We in South Africa brought about our new democracy relatively peacefully on
the foundations of such thinking regardless of whether we were directly
influenced by Gandhi or not.
Gandhi remains today the only complete critique of advanced industrial society.
Others have criticized its totalitarianism but not its productive apparatus. He
is not against science and technology, but he places priority on the right to
work and opposes mechanization to the extent that it usurps this right.
Large-scale machinery, he holds, concentrates wealth in the hands of one man who
tyrannizes the rest. He favors the small machine; he seeks to keep the
individual in control of his tools, to maintain an interdependent love relation
between the two, as a cricketer with his bat or Krishna with his fiute. Above
all, he seeks to liberate the individual from his alienation to the machine and
restore morality to the productive process.
As we find ourselves in job-less economies, societies in which small minorities
consume while the masses starve, we find ourselves forced to rethink the
rationale of our current globalization and to ponder the Gandhian alternative.

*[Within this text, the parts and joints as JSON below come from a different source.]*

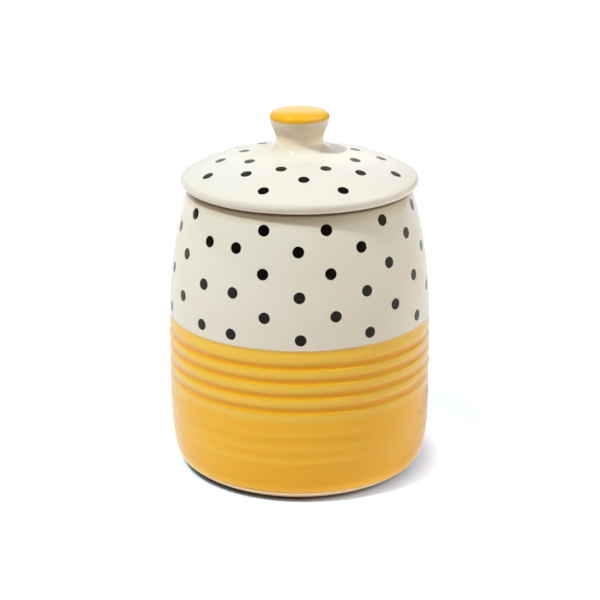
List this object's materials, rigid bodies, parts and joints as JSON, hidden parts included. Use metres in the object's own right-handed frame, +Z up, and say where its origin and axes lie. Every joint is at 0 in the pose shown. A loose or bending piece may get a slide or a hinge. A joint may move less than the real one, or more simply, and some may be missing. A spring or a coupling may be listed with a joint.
{
  "type": "biscuit jar",
  "caption": "Round stoneware biscuit jar: a barrel body with turned grooves and a domed lift-off lid with a knob and a silicone seal.",
  "frame": {"origin": "middle of the foot ring's underside, on the surface that the jar stands on", "axes": "+Z up along the jar's axis of revolution"},
  "size_m": [0.1564, 0.1564, 0.2144],
  "materials": {
    "jar_glaze": "glossy glaze, cream above and golden yellow below, with small black dots on the cream; bare stoneware foot ring",
    "lid_glaze": "glossy cream glaze with small black dots and a golden yellow knob top",
    "seal": "translucent white silicone"
  },
  "bodies": {
    "jar": {"jar_body": "jar_glaze"},
    "seal": {"lid_seal": "seal"},
    "lid": {"lid": "lid_glaze"}
  },
  "joints": [
    {"name": "lid_lift", "type": "slide", "parent": "jar", "child": "seal", "axis": [0, 0, 1], "range_m": [0, 0.14]},
    {"name": "lid_turn", "type": "hinge", "parent": "seal", "child": "lid", "pos_m": [0, 0, 0.17], "axis": [0, 0, 1], "continuous": true}
  ]
}
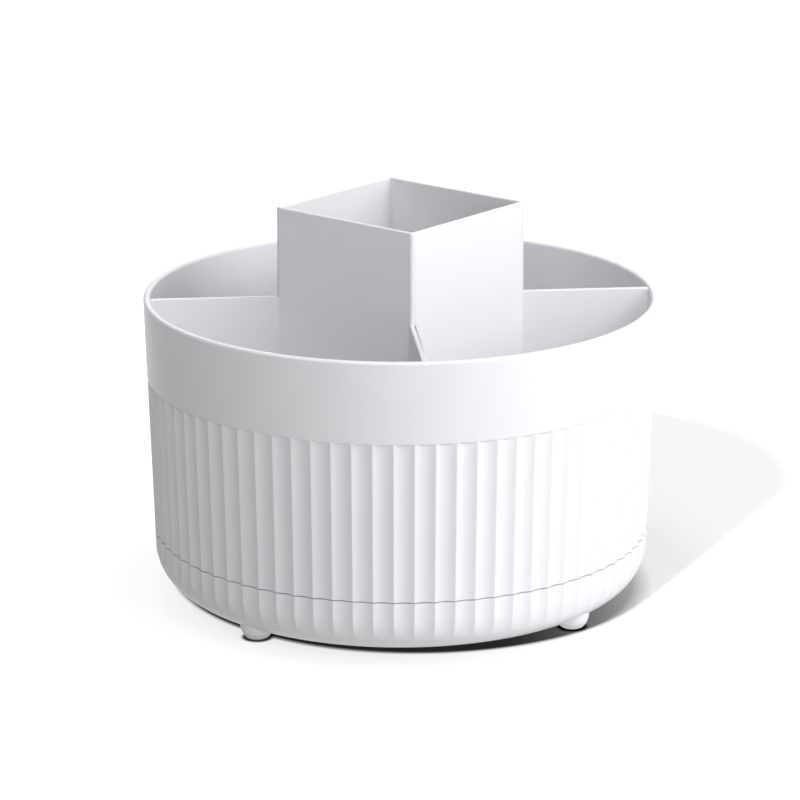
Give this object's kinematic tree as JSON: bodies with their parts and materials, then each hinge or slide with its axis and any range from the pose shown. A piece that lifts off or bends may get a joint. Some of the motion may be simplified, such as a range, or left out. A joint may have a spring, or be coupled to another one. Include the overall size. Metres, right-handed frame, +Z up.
{
  "type": "rotating makeup brush holder",
  "caption": "Round fluted pot that turns on a low base, with a tall square centre tube and thin fins that part it into open compartments.",
  "frame": {"origin": "on the table, under the axis on which the drum turns", "axes": "+Z up; the centre tube's faces look along X and Y, its fins lie on the diagonals"},
  "size_m": [0.15, 0.15, 0.115],
  "materials": {
    "shell_white": "semi-gloss moulded, white",
    "foot_rubber": "matte, milky white",
    "race_steel": "turned, satin",
    "ball_steel": "polished",
    "screw_steel": "zinc plated",
    "cage_plastic": "matte, dark grey nylon",
    "bush_plastic": "natural acetal"
  },
  "bodies": {
    "base": {"base_dish": "shell_white", "lower_race": "race_steel", "pivot_bush": "bush_plastic", "foot_pad_1": "foot_rubber", "foot_pad_2": "foot_rubber", "foot_pad_3": "foot_rubber", "foot_pad_4": "foot_rubber"},
    "cage": {"ball_cage": "cage_plastic", "bearing_ball_01": "ball_steel", "bearing_ball_02": "ball_steel", "bearing_ball_03": "ball_steel", "bearing_ball_04": "ball_steel", "bearing_ball_05": "ball_steel", "bearing_ball_06": "ball_steel", "bearing_ball_07": "ball_steel", "bearing_ball_08": "ball_steel", "bearing_ball_09": "ball_steel", "bearing_ball_10": "ball_steel", "bearing_ball_11": "ball_steel", "bearing_ball_12": "ball_steel"},
    "drum": {"drum_shell": "shell_white", "upper_race": "race_steel", "retaining_washer": "race_steel", "pivot_screw": "screw_steel"},
    "partition": {"centre_partition": "shell_white"}
  },
  "joints": [
    {"name": "drum_spin", "type": "hinge", "parent": "base", "child": "drum", "pos_m": [0, 0, 0.0104], "axis": [0, 0, 1], "continuous": true},
    {"name": "cage_spin", "type": "hinge", "parent": "base", "child": "cage", "pos_m": [0, 0, 0.01055], "axis": [0, 0, 1], "continuous": true},
    {"name": "partition_lift", "type": "slide", "parent": "drum", "child": "partition", "axis": [0, 0, 1], "range_m": [0, 0.09]}
  ],
  "couplings": [
    {"joint": "cage_spin", "follows": "drum_spin", "ratio": 0.5}
  ]
}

At a time when Freud was liberating sex, Gandhi was reining it in; when Marx was
pitting worker against capitalist, Gandhi was reconciling them; when the
dominant European thought had dropped God and soul out of the social reckoning,
he was centralizing society in God and soul; at a time when the colonized had
ceased to think and control, he dared to think and control; and when the
ideologies of the colonized had virtually disappeared, he revived them and
em-powered them with a potency that liberated and redeemed.